Commercial drivers often ask whether they can avoid SR-22 by surrendering their personal vehicle registration and relying on employer-provided commercial vehicles. West Virginia requires SR-22 for license reinstatement, not vehicle registration. Surrendering your registration does not waive the SR-22 filing requirement; you'll need a non-owner SR-22 policy if you no longer own a personal vehicle.
CDL-specific reinstatement steps after clearing the insurance lapse hold
Paying the reinstatement fee and filing SR-22 clears the administrative suspension on your Class D (personal) license. Your CDL reinstatement requires a separate application submitted to the WV DMV commercial driver licensing unit. You'll provide proof of SR-22 filing, proof of interlock installation (if applicable), and proof of employment or intent to operate commercial vehicles.
West Virginia does not automatically reinstate your CDL when your personal license clears. The commercial licensing unit reviews each CDL reinstatement application independently and may require additional documentation depending on the suspension cause and your employer's insurance carrier requirements. Processing time is not published by the DMV; budget 15–30 business days from application submission to CDL reissuance.

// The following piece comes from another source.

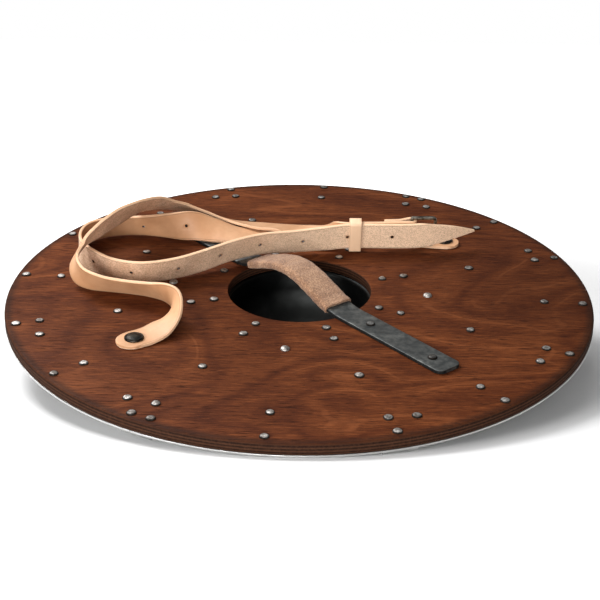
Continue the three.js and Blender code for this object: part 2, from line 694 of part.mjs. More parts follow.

If your employer terminated you during the suspension period and you're applying for CDL reinstatement without current employment, WV DMV may still process your application — but securing a new commercial driving job without an active CDL is the harder obstacle. Most carriers require an active, valid CDL before extending an offer. The reinstatement sequence matters: clear the lapse suspension, file SR-22, apply for CDL reinstatement, then begin job searching with proof of pending reinstatement.